Legitimate analysts will always explain why they hold a certain opinion. They will back up their claims with data, charts, and logical reasoning. Be wary of anyone who promises guaranteed returns or "hot stock tips" without substance. Reputable financial services websites and brokerage platforms aggregate ratings from top analysts. This allows you to see the consensus view. If ten out of twelve analysts rate a stock as a "Buy," it carries more weight than a single opinion.

You can also choose to work with a personal financial advisor who has access to institutional-grade research. They can act as a filter, curating the most relevant analyst insights for your specific goals and risk tolerance.

The Long-Term Perspective

Analysts help you navigate the day-to-day noise, but their true value lies in helping you build long-term wealth. Trends can last for years. The rise of the internet in the 1990s or the shift toward renewable energy today are examples of "secular trends"—massive, long-term shifts that reshape the economy.

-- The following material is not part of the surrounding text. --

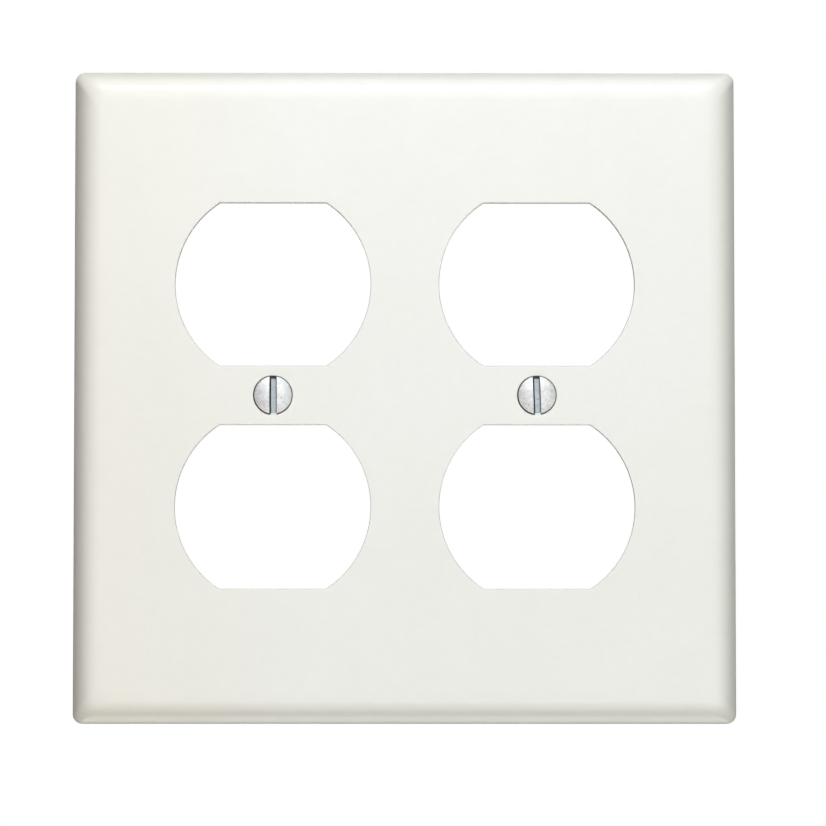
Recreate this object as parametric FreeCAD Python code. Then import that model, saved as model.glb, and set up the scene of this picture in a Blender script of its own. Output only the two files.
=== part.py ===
import FreeCAD, Part
import math
import os

# Two-gang cover plate for duplex receptacles, with its two oval-head screws.
# Frame: origin in the middle of the rim plane that meets the wall, +X to the
# right as seen from the front, +Z up, and the front face towards -Y. The
# screws' shanks point to +Y, into the wall box. Lengths are in millimetres.

V = FreeCAD.Vector

# Plate, overall
PLATE_W = 115.9            # two-gang width, 4 9/16 in
PLATE_H = 114.3            # standard height, 4 1/2 in
PLATE_D = 5.6              # wall plane to front face
CORNER_R = 1.7             # outer corners, seen from the front
SIDE_H = 1.9               # straight, drafted part of the side wall
SIDE_DRAFT = 0.12          # how far that wall leans in over its height
ROLL_W = 5.4               # width of the rolled edge, seen from the front
ROLL_CORNER_R = 2.6        # corner radius where the roll meets the flat face
ROLL_STEPS = 11            # sections along the roll

# Hollow back
FACE_T = 2.4               # thickness of the face
RIM_T = 2.5                # thickness of the rim where it meets the wall
CAVITY_DRAFT = 0.3         # lean of the cavity's walls over its depth
CAVITY_CORNER_R = 1.5
RIB_T = 1.2                # ribs on the back of the face
RIB_H = 1.4
BOSS_R = 4.6               # boss round each screw hole
BOSS_H = 0.8

# Device openings: circles with a flat at the top and at the bottom
GANG_PITCH = 46.04         # 1 13/16 in between the two gangs
OPENING_PITCH = 38.9       # 1.531 in between the two openings of one gang
OPENING_R = 17.05          # 1.343 in across
OPENING_FLATS = 28.6       # 1 1/8 in between the flats
OPENING_CORNER_R = 0.5     # where an arc meets a flat
OPENING_EDGE_R = 0.3        # softened front edge

# Screw holes, midway between the openings of each gang
HOLE_R = 2.0
SINK_R = 3.52              # mouth of the 82 degree countersink
SINK_HALF_ANGLE = 41.0

# Screws: number 6-32 by 1/2 in, oval head, one straight slot
HEAD_R = 3.42
HEAD_GAP = 0.08            # radial clearance between the head's cone and its seat
HEAD_LAND = 0.07           # short straight rim between the cone and the crown
CROWN_H = 0.75
SCREW_LEN = 12.7           # from the head's rim to the tip
NECK_R = 1.45
MAJOR_R = 1.7525
MINOR_R = 1.266
THREAD_PITCH = 0.79375     # 32 threads per inch
THREAD_FROM = -2.0         # where the neck begins to widen to the thread
TIP_CHAMFER = 0.5
SLOT_W = 1.2
SLOT_DEPTH = 1.35          # below the top of the crown
LEFT_SLOT_TURN = 0.0       # the slots' angles from upright, in degrees
RIGHT_SLOT_TURN = 2.0      # positive leans the top to the left, seen from the front

FACE_Y = -PLATE_D
FLOOR_Y = -(PLATE_D - FACE_T)
GANGS_X = (-GANG_PITCH / 2, GANG_PITCH / 2)
OPENINGS_Z = (-OPENING_PITCH / 2, OPENING_PITCH / 2)
TAN_SINK = math.tan(math.radians(SINK_HALF_ANGLE))


def rounded_outline(half_w, half_h, radius, y):
    """Closed wire of four lines and four arcs in the plane at y."""
    c = radius * (1 - math.sqrt(0.5))
    w, h, r = half_w, half_h, radius

    def p(x, z):
        return V(x, y, z)

    edges = [
        Part.LineSegment(p(-w + r, -h), p(w - r, -h)).toShape(),
        Part.Arc(p(w - r, -h), p(w - c, -h + c), p(w, -h + r)).toShape(),
        Part.LineSegment(p(w, -h + r), p(w, h - r)).toShape(),
        Part.Arc(p(w, h - r), p(w - c, h - c), p(w - r, h)).toShape(),
        Part.LineSegment(p(w - r, h), p(-w + r, h)).toShape(),
        Part.Arc(p(-w + r, h), p(-w + c, h - c), p(-w, h - r)).toShape(),
        Part.LineSegment(p(-w, h - r), p(-w, -h + r)).toShape(),
        Part.Arc(p(-w, -h + r), p(-w + c, -h + c), p(-w + r, -h)).toShape(),
    ]
    return Part.Wire(edges)


def box(x0, x1, y0, y1, z0, z1):
    return Part.makeBox(x1 - x0, y1 - y0, z1 - z0, V(x0, y0, z0))


def rod(r, y0, y1, x=0.0, z=0.0):
    return Part.makeCylinder(r, y1 - y0, V(x, y0, z), V(0, 1, 0))


def opening_prism(x, z, y0, y1):
    """Prism of one opening: a circle cut by two flats, its four corners eased."""
    prism = rod(OPENING_R, y0, y1, x, z).common(
        box(x - 30, x + 30, y0, y1, z - OPENING_FLATS / 2, z + OPENING_FLATS / 2)
    )
    corners = [
        e
        for e in prism.Edges
        if len(e.Vertexes) == 2
        and abs(e.Vertexes[0].Point.x - e.Vertexes[1].Point.x) < 1e-6
        and abs(e.Vertexes[0].Point.z - e.Vertexes[1].Point.z) < 1e-6
        and abs(abs(e.Vertexes[0].Point.z - z) - OPENING_FLATS / 2) < 1e-6
    ]
    return prism.makeFillet(OPENING_CORNER_R, corners)


def make_plate():
    hw, hh = PLATE_W / 2, PLATE_H / 2
    wall = Part.makeLoft(
        [
            rounded_outline(hw, hh, CORNER_R, 0),
            rounded_outline(hw - SIDE_DRAFT, hh - SIDE_DRAFT, CORNER_R, -SIDE_H),
        ],
        True,
        True,
    )
    # The roll is a cubic: steep at the side wall, and level where it meets the flat face.
    sections = []
    for i in range(ROLL_STEPS):
        t = i / (ROLL_STEPS - 1)
        inset = SIDE_DRAFT + ROLL_W * t
        depth = SIDE_H + (PLATE_D - SIDE_H) * (1 - (1 - t) ** 3)
        radius = CORNER_R + (ROLL_CORNER_R - CORNER_R) * t
        sections.append(rounded_outline(hw - inset, hh - inset, radius, -depth))
    roll = Part.makeLoft(sections, True, False)
    plate = wall.fuse(roll).removeSplitter()

    cavity = Part.makeLoft(
        [
            rounded_outline(hw - RIM_T, hh - RIM_T, CAVITY_CORNER_R, 0.0),
            rounded_outline(
                hw - RIM_T - CAVITY_DRAFT, hh - RIM_T - CAVITY_DRAFT, CAVITY_CORNER_R, FLOOR_Y
            ),
        ],
        True,
        True,
    )
    plate = plate.cut(cavity)

    # One upright rib between the gangs, one cross rib through the screw bosses
    rib_top = FLOOR_Y + RIB_H
    upright = box(-RIB_T / 2, RIB_T / 2, FLOOR_Y - 0.2, rib_top, -hh + RIM_T, hh - RIM_T)
    cross = box(-hw + RIM_T, hw - RIM_T, FLOOR_Y - 0.2, rib_top, -RIB_T / 2, RIB_T / 2)
    plate = plate.fuse([upright, cross])
    for x in GANGS_X:
        # The cross rib stops at each boss, so that the screw's hole stays clear.
        plate = plate.cut(rod(BOSS_R, FLOOR_Y, 0.5, x))
        plate = plate.fuse(rod(BOSS_R, FLOOR_Y - 0.2, FLOOR_Y + BOSS_H, x))
    plate = plate.removeSplitter()

    for x in GANGS_X:
        for z in OPENINGS_Z:
            plate = plate.cut(opening_prism(x, z, -PLATE_D - 1, 1))
        plate = plate.cut(rod(HOLE_R, -PLATE_D - 1, 1, x))
        ahead = 0.4
        depth = (SINK_R - HOLE_R) / TAN_SINK
        sink = Part.makeCone(
            SINK_R + ahead * TAN_SINK, HOLE_R, depth + ahead, V(x, FACE_Y - ahead, 0), V(0, 1, 0)
        )
        plate = plate.cut(sink)

    rims = []
    for e in plate.Edges:
        b = e.BoundBox
        if abs(b.YMin - FACE_Y) > 1e-4 or abs(b.YMax - FACE_Y) > 1e-4:
            continue
        if max(abs(b.XMin), abs(b.XMax)) > 45 or max(abs(b.ZMin), abs(b.ZMax)) > 40:
            continue
        if max(abs(b.ZMin), abs(b.ZMax)) < 4.5:
            continue
        rims.append(e)
    plate = plate.makeFillet(OPENING_EDGE_R, rims)
    return plate


def revolve(points, closing=None):
    """Solid of revolution about the Y axis from (radius, y) points. closing is an
    edge from the last point to the first, for a side that is not straight."""
    pts = [V(r, y, 0) for r, y in points]
    ends = pts[1:] + ([] if closing else pts[:1])
    edges = [Part.LineSegment(a, b).toShape() for a, b in zip(pts, ends)]
    if closing:
        edges.append(closing)
    return Part.Face(Part.Wire(Part.__sortEdges__(edges))).revolve(V(0, 0, 0), V(0, 1, 0), 360)


def make_screw(x, slot_turn):
    """One screw on the axis at x. The crown is a spherical cap."""
    rim_y = FACE_Y + (SINK_R - HEAD_GAP - HEAD_R) / TAN_SINK
    crown_y = rim_y - HEAD_LAND
    neck_y = rim_y + (HEAD_R - NECK_R) / TAN_SINK
    tip_y = rim_y + SCREW_LEN
    start_y = THREAD_FROM + (MAJOR_R - NECK_R)

    # head and neck as one revolved face
    crown_r = (HEAD_R ** 2 + CROWN_H ** 2) / (2 * CROWN_H)
    half = math.asin(HEAD_R / crown_r) / 2
    top_y = crown_y - CROWN_H
    mid = V(crown_r * math.sin(half), top_y + crown_r * (1 - math.cos(half)), 0)
    crown = Part.Arc(V(0, top_y, 0), mid, V(HEAD_R, crown_y, 0)).toShape()
    head = revolve(
        [(HEAD_R, crown_y), (HEAD_R, rim_y), (NECK_R, neck_y), (NECK_R, THREAD_FROM), (0, THREAD_FROM), (0, top_y)],
        crown,
    )
    slot = box(-SLOT_W / 2, SLOT_W / 2, top_y - 1, top_y + SLOT_DEPTH, -HEAD_R - 1, HEAD_R + 1)
    head = head.cut(slot)

    # 60 degree thread, cut as one helical groove in a plain rod
    depth = MAJOR_R - MINOR_R
    over = 0.05  # the groove's mouth stands this far outside the crests
    half_root = (7 * THREAD_PITCH / 8 - 2 * depth * math.tan(math.radians(30))) / 2
    half_out = half_root + (depth + over) * math.tan(math.radians(30))
    length = tip_y - THREAD_FROM + 2.5 * THREAD_PITCH
    helix = Part.makeLongHelix(THREAD_PITCH, length, MAJOR_R, 0)
    corners = [
        V(MINOR_R, 0, -half_root),
        V(MAJOR_R + over, 0, -half_out),
        V(MAJOR_R + over, 0, half_out),
        V(MINOR_R, 0, half_root),
    ]
    profile = Part.makePolygon(corners + corners[:1])
    groove = Part.Wire(helix.Edges).makePipeShell([profile], True, True)
    stock = Part.makeCylinder(MAJOR_R, tip_y - THREAD_FROM, V(0, 0, THREAD_PITCH))
    shank = stock.cut(groove)
    shank.rotate(V(0, 0, 0), V(1, 0, 0), -90)
    shank.translate(V(0, THREAD_FROM - THREAD_PITCH, 0))
    # its two ends are bevelled
    shank = shank.common(
        revolve(
            [
                (0, THREAD_FROM),
                (NECK_R, THREAD_FROM),
                (MAJOR_R, start_y),
                (MAJOR_R + 1, start_y),
                (MAJOR_R + 1, tip_y - TIP_CHAMFER),
                (MAJOR_R, tip_y - TIP_CHAMFER),
                (MAJOR_R - TIP_CHAMFER, tip_y),
                (0, tip_y),
            ]
        )
    )
    body = head.fuse(shank)
    # Seen from the front a positive turn is anticlockwise.
    body.rotate(V(0, 0, 0), V(0, 1, 0), -slot_turn)
    body.translate(V(x, 0, 0))
    return body


def save(name, shape):
    solids = shape.Solids
    shape = solids[0] if len(solids) == 1 else shape
    print(name, shape.ShapeType, "valid", shape.isValid(), "solids", len(solids),
          "faces", len(shape.Faces), "volume %.1f" % shape.Volume)
    b = shape.BoundBox
    print("   x %.3f..%.3f  y %.3f..%.3f  z %.3f..%.3f" % (b.XMin, b.XMax, b.YMin, b.YMax, b.ZMin, b.ZMax))
    shape.exportStep(os.path.join("parts", name + ".step"))
    return shape


os.makedirs("parts", exist_ok=True)
plate = save("cover_plate", make_plate())
left = save("left_screw", make_screw(GANGS_X[0], LEFT_SLOT_TURN))
right = save("right_screw", make_screw(GANGS_X[1], RIGHT_SLOT_TURN))
for name, screw in (("left", left), ("right", right)):
    print(name, "screw overlap with the plate %.4f mm3, gap %.3f mm"
          % (plate.common(screw).Volume, plate.distToShape(screw)[0]))
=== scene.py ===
"""Looks of the two-gang duplex cover plate and its two slotted screws.

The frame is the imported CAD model, in metres: +X right, +Z up, the plate's front towards -Y and
its rim on the plane y = 0. Lengths below are in millimetres unless a name ends in _m.
The plate and the screws are rebuilt as finer meshes on the same dimensions as the CAD nodes.
"""

import math

import bpy
import bmesh
from mathutils import Matrix, Vector
from mathutils.geometry import delaunay_2d_cdt


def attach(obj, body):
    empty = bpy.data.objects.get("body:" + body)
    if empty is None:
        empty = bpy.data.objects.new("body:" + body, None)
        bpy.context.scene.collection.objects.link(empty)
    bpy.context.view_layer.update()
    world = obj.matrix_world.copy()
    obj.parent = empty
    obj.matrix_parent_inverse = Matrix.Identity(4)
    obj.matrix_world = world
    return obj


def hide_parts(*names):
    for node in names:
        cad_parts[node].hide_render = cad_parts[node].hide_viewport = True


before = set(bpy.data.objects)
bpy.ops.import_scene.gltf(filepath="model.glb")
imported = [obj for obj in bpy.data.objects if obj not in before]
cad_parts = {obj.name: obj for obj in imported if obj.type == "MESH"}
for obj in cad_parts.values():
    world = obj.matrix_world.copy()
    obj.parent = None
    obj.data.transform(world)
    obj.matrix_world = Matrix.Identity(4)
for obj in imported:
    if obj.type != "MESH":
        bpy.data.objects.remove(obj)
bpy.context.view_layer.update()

MM = 0.001
sin, cos, rad = math.sin, math.cos, math.radians

# ---------------------------------------------------------------- dimensions
PLATE_W, PLATE_H, PLATE_D = 115.9, 114.3, 5.6
CORNER_R, ROLL_CORNER_R = 1.7, 2.6
SIDE_H, SIDE_DRAFT, ROLL_W = 1.9, 0.12, 5.4
FACE_T, RIM_T, CAVITY_DRAFT, CAVITY_CORNER_R = 2.4, 2.5, 0.3, 1.5
RIB_T, RIB_H, BOSS_R, BOSS_H = 1.2, 1.4, 4.6, 0.8
GANG_PITCH, OPENING_PITCH = 46.04, 38.9
OPENING_R, OPENING_FLATS, OPENING_CORNER_R, OPENING_EDGE_R = 17.05, 28.6, 0.5, 0.16
OPENING_DRAFT = 0.07  # how much wider each opening is at the back than at the front, per side
HOLE_R, SINK_R, SINK_ANGLE = 2.0, 3.52, 41.0
HEAD_R, HEAD_GAP, HEAD_LAND, CROWN_H = 3.42, 0.08, 0.07, 0.75
RIM_R = 3.27  # where the crown ends and the head's blunt rim begins
SCREW_LEN, NECK_R, MAJOR_R, MINOR_R = 12.7, 1.45, 1.7525, 1.266
THREAD_PITCH, THREAD_FROM, TIP_CHAMFER = 0.79375, -2.0, 0.5
SLOT_W, SLOT_DEPTH = 1.3, 1.35
LEFT_SLOT_TURN, RIGHT_SLOT_TURN = 0.0, 2.0
LEFT_SLOT_SHIFT = 0.05  # the left slot was cut a little off centre
SLOT_LEAN_LEFT, SLOT_LEAN_RIGHT = 0.25, 0.12  # how far the slot's walls lean in by its floor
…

Analysts identify these mega-trends early. They help you position your portfolio to benefit from these slow-moving but powerful currents. This keeps you focused on the big picture. Instead of worrying about what the market did yesterday, you can focus on where it is likely to be five or ten years from now. This perspective is the key to sleeping soundly at night, regardless of daily volatility.

Taking Action on Information

Knowledge is only power if you use it. Accessing analyst research is easier than ever before. Many brokerage accounts provide free access to detailed reports as part of their service. Reading these reports can be an education in itself.

Start by looking up the analyst ratings for the stocks you already own. Read the reasoning behind the ratings. Does the analyst see a risk you missed? Do they highlight a growth opportunity you hadn't considered? Use this information to challenge your own assumptions. You do not have to follow every recommendation blindly. Instead, use analyst insights to make more informed, deliberate choices.